Scripts that build objects
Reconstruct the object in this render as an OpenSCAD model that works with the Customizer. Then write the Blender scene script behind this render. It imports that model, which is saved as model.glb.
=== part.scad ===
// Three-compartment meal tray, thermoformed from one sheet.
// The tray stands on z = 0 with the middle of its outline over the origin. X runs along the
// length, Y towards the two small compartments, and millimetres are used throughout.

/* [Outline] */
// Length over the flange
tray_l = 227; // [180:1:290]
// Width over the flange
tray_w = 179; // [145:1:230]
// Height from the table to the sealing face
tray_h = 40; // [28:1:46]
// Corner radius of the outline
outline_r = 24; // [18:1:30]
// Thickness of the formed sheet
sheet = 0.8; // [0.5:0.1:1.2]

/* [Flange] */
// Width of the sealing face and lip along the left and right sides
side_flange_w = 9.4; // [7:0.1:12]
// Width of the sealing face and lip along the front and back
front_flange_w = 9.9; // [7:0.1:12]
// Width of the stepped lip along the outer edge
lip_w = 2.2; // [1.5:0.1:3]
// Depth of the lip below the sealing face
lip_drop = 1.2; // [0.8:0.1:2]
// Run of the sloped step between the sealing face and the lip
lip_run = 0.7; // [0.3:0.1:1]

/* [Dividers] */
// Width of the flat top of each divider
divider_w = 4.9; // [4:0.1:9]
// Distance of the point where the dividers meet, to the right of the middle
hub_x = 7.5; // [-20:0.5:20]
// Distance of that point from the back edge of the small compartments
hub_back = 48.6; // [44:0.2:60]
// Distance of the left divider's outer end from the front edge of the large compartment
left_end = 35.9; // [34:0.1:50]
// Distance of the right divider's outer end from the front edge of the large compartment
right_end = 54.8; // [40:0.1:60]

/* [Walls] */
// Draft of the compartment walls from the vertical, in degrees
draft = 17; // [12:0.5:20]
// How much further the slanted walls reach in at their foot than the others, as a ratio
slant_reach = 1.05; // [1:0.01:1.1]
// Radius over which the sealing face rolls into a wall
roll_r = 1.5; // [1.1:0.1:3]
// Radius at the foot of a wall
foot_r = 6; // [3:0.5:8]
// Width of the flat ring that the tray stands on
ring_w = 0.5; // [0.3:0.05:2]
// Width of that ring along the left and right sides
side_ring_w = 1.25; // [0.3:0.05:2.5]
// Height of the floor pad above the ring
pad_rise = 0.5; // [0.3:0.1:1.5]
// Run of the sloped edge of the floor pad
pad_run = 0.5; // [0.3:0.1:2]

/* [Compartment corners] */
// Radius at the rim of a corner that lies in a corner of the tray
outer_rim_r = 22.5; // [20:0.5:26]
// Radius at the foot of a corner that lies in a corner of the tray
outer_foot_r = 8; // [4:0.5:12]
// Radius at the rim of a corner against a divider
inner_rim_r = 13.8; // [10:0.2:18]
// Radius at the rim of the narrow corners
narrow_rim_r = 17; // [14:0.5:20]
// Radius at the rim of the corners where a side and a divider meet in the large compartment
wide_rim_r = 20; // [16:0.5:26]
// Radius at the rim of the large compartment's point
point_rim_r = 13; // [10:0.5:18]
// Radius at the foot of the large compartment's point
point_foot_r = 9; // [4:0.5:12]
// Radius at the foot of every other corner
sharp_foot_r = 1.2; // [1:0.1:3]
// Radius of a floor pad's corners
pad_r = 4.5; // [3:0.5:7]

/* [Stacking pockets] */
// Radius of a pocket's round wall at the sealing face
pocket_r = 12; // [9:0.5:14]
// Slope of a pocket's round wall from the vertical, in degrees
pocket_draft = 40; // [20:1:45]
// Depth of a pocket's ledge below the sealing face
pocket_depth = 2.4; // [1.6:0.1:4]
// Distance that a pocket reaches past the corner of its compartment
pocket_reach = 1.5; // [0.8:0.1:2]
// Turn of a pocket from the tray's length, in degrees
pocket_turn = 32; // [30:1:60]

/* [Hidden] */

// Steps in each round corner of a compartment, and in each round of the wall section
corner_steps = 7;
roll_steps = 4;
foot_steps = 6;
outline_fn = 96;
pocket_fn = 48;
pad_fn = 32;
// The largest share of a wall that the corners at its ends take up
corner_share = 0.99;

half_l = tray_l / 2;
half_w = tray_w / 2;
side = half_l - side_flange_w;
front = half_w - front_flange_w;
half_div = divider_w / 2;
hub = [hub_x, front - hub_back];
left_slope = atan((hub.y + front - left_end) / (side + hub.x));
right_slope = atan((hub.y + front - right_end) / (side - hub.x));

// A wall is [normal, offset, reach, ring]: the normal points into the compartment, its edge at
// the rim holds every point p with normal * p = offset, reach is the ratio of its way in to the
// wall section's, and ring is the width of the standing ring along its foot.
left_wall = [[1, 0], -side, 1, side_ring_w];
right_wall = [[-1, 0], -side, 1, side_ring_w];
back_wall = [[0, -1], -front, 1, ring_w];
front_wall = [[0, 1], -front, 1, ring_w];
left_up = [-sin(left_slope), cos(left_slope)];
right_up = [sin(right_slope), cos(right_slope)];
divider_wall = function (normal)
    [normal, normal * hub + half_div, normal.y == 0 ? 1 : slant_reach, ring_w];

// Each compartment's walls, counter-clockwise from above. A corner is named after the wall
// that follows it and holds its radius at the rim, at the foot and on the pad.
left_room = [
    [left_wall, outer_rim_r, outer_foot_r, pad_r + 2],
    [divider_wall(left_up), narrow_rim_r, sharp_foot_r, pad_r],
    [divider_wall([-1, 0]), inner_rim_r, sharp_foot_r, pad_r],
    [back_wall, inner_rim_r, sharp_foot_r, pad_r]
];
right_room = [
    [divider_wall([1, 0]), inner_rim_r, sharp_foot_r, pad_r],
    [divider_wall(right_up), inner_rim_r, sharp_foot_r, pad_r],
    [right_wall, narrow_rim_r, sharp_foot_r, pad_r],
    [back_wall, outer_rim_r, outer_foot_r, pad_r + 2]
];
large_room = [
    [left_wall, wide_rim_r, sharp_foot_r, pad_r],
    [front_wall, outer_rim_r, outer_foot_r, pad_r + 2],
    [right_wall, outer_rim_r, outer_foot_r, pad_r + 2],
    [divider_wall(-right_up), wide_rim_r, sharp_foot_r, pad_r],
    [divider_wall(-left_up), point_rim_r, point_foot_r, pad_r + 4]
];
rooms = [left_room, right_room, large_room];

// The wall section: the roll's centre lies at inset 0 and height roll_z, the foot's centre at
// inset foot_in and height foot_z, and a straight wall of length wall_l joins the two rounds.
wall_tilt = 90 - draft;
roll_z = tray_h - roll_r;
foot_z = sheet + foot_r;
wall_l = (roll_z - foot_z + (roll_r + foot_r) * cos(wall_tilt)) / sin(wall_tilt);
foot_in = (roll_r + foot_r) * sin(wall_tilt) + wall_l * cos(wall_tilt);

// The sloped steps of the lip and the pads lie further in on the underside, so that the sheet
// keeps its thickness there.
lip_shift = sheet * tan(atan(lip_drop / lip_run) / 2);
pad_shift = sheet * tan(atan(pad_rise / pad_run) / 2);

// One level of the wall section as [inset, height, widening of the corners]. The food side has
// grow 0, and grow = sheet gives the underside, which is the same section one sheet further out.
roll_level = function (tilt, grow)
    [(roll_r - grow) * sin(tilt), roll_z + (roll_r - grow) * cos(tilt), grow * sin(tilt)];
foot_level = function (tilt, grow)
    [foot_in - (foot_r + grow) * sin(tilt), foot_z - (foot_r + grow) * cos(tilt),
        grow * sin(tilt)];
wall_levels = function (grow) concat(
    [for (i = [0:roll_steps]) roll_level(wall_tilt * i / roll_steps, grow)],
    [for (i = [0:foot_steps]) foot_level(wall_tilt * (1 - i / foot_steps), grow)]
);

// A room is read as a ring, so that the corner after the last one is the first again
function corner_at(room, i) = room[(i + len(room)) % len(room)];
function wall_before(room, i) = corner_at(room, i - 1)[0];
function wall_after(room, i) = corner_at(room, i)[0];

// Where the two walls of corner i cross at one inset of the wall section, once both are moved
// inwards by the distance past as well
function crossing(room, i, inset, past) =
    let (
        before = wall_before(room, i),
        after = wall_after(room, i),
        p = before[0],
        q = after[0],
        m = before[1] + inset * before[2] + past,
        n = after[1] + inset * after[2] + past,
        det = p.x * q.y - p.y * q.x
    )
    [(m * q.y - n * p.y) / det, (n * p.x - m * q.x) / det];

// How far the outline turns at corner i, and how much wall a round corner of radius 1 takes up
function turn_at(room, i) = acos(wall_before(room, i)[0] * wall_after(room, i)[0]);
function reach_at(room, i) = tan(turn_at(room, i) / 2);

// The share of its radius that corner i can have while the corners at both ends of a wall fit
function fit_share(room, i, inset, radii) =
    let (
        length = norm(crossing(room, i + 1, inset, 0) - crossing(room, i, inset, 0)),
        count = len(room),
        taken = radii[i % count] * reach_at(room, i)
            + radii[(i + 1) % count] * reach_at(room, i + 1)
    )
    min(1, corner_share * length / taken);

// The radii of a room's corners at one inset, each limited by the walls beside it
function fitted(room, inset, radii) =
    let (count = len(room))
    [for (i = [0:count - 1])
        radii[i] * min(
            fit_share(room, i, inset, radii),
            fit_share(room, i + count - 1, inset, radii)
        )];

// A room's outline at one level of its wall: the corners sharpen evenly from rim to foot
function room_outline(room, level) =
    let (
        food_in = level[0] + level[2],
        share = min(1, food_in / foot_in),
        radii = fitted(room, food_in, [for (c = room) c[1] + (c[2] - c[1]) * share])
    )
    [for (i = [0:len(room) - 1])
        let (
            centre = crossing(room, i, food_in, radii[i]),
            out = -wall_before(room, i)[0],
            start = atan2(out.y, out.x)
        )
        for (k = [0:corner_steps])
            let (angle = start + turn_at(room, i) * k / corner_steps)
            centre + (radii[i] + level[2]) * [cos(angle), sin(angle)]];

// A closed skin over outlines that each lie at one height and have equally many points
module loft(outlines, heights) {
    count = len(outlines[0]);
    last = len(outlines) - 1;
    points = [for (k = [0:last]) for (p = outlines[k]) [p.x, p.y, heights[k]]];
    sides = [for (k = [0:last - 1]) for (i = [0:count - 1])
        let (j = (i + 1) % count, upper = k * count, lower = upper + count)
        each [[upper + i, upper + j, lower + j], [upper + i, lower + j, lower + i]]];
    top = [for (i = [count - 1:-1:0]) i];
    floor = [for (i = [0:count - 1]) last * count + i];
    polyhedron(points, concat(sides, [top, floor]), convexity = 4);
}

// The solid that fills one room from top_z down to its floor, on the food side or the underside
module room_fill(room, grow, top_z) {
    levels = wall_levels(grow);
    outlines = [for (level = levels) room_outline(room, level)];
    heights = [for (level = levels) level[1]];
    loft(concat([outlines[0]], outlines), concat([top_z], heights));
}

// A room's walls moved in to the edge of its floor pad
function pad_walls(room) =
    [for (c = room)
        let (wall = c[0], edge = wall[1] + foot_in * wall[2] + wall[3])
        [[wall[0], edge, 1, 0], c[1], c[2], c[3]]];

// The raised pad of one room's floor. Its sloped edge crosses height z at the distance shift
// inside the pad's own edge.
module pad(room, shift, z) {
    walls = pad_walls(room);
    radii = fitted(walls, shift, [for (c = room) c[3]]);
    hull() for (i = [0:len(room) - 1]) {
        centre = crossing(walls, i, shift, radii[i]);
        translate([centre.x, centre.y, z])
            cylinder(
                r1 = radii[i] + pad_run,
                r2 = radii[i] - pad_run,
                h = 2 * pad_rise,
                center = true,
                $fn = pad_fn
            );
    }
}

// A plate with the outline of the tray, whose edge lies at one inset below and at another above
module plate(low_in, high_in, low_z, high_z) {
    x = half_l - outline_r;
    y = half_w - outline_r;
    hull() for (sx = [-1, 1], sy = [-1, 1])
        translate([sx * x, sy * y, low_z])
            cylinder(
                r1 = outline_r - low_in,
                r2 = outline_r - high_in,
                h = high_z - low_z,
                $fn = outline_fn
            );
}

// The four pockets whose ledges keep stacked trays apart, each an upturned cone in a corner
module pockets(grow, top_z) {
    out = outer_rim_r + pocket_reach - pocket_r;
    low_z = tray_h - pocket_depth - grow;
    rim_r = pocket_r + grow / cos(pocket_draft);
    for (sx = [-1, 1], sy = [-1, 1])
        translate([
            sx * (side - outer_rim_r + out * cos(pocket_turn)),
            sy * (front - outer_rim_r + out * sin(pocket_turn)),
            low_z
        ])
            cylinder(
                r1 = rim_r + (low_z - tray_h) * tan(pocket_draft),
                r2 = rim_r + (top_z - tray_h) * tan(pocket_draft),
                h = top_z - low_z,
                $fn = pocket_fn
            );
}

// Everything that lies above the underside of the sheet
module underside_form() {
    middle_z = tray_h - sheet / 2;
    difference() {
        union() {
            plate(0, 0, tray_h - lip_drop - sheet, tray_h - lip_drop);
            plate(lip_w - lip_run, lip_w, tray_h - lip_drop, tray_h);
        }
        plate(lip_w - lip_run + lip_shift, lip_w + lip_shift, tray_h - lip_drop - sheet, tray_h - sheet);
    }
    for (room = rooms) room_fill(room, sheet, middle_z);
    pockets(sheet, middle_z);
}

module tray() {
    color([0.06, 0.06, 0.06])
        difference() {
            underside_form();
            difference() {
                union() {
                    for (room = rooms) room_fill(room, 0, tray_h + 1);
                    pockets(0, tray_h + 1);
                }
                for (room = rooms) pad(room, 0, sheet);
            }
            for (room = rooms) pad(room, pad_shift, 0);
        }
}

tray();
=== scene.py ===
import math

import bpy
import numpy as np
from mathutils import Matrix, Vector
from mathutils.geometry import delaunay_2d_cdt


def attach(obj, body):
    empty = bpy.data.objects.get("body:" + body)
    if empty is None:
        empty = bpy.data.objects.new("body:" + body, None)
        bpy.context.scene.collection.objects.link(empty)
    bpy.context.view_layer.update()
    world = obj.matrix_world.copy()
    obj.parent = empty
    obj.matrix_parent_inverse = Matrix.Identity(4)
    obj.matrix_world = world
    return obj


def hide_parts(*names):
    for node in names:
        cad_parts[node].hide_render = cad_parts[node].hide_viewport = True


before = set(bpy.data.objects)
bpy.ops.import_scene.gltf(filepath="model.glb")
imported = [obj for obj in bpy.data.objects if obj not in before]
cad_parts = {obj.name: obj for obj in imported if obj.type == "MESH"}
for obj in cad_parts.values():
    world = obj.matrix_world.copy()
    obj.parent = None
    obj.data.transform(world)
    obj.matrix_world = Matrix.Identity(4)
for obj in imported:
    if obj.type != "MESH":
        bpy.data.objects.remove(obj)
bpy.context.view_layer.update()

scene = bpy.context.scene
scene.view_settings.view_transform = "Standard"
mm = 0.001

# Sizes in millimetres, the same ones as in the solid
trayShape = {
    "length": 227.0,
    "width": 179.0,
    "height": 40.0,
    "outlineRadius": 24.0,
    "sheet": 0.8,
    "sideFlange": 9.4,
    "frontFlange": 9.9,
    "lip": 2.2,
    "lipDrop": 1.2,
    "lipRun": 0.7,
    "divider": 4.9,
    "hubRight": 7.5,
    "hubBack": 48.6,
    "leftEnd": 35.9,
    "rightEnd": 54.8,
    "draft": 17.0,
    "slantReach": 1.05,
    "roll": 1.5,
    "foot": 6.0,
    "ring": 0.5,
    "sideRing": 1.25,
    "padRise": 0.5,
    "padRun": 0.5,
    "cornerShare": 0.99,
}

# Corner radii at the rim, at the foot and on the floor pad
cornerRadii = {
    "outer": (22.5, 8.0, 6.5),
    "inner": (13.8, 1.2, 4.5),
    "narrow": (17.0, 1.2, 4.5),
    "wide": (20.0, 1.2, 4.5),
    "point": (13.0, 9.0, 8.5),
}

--

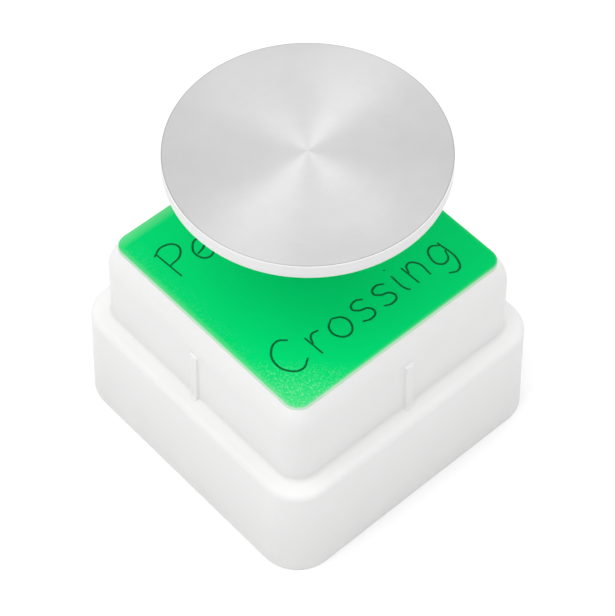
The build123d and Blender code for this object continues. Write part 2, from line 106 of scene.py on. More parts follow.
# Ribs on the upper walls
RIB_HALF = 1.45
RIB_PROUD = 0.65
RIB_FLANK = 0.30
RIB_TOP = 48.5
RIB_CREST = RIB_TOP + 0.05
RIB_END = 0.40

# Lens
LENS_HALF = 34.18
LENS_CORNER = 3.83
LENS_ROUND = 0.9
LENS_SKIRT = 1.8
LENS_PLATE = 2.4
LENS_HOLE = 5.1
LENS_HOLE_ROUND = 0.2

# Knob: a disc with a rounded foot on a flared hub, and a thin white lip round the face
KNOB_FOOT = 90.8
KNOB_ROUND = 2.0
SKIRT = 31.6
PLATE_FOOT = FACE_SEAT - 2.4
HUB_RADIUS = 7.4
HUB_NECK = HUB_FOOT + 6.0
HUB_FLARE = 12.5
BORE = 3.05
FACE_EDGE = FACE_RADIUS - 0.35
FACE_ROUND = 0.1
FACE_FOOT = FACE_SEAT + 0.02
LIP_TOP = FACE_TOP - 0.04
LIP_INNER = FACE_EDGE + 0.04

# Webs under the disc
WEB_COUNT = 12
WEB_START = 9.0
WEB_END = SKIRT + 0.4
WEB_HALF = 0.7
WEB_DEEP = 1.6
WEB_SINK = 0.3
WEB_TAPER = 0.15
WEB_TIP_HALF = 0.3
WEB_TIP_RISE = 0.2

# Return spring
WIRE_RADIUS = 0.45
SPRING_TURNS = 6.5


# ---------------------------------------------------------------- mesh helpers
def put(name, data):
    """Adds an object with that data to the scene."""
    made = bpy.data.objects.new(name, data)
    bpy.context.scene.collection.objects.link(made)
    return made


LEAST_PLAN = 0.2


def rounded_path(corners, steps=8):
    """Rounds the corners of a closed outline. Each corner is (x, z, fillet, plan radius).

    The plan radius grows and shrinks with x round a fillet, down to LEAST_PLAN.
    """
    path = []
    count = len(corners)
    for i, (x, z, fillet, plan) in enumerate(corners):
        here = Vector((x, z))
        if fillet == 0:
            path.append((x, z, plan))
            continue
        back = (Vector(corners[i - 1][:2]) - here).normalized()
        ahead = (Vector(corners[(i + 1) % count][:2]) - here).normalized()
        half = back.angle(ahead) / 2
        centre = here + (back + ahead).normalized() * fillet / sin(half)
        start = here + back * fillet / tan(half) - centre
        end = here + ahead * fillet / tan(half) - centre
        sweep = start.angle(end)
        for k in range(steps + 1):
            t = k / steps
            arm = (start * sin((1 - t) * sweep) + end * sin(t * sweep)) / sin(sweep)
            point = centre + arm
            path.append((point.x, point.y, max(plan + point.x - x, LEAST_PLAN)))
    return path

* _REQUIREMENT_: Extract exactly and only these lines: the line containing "of the sheet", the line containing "in imported if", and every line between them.

* _CORRECT RESPONSE_:
// Everything that lies above the underside of the sheet
module underside_form() {
    middle_z = tray_h - sheet / 2;
    difference() {
        union() {
            plate(0, 0, tray_h - lip_drop - sheet, tray_h - lip_drop);
            plate(lip_w - lip_run, lip_w, tray_h - lip_drop, tray_h);
        }
        plate(lip_w - lip_run + lip_shift, lip_w + lip_shift, tray_h - lip_drop - sheet, tray_h - sheet);
    }
    for (room = rooms) room_fill(room, sheet, middle_z);
    pockets(sheet, middle_z);
}

module tray() {
    color([0.06, 0.06, 0.06])
        difference() {
            underside_form();
            difference() {
                union() {
                    for (room = rooms) room_fill(room, 0, tray_h + 1);
                    pockets(0, tray_h + 1);
                }
                for (room = rooms) pad(room, 0, sheet);
            }
            for (room = rooms) pad(room, pad_shift, 0);
        }
}

tray();
=== scene.py ===
import math

import bpy
import numpy as np
from mathutils import Matrix, Vector
from mathutils.geometry import delaunay_2d_cdt


def attach(obj, body):
    empty = bpy.data.objects.get("body:" + body)
    if empty is None:
        empty = bpy.data.objects.new("body:" + body, None)
        bpy.context.scene.collection.objects.link(empty)
    bpy.context.view_layer.update()
    world = obj.matrix_world.copy()
    obj.parent = empty
    obj.matrix_parent_inverse = Matrix.Identity(4)
    obj.matrix_world = world
    return obj


def hide_parts(*names):
    for node in names:
        cad_parts[node].hide_render = cad_parts[node].hide_viewport = True


before = set(bpy.data.objects)
bpy.ops.import_scene.gltf(filepath="model.glb")
imported = [obj for obj in bpy.data.objects if obj not in before]
cad_parts = {obj.name: obj for obj in imported if obj.type == "MESH"}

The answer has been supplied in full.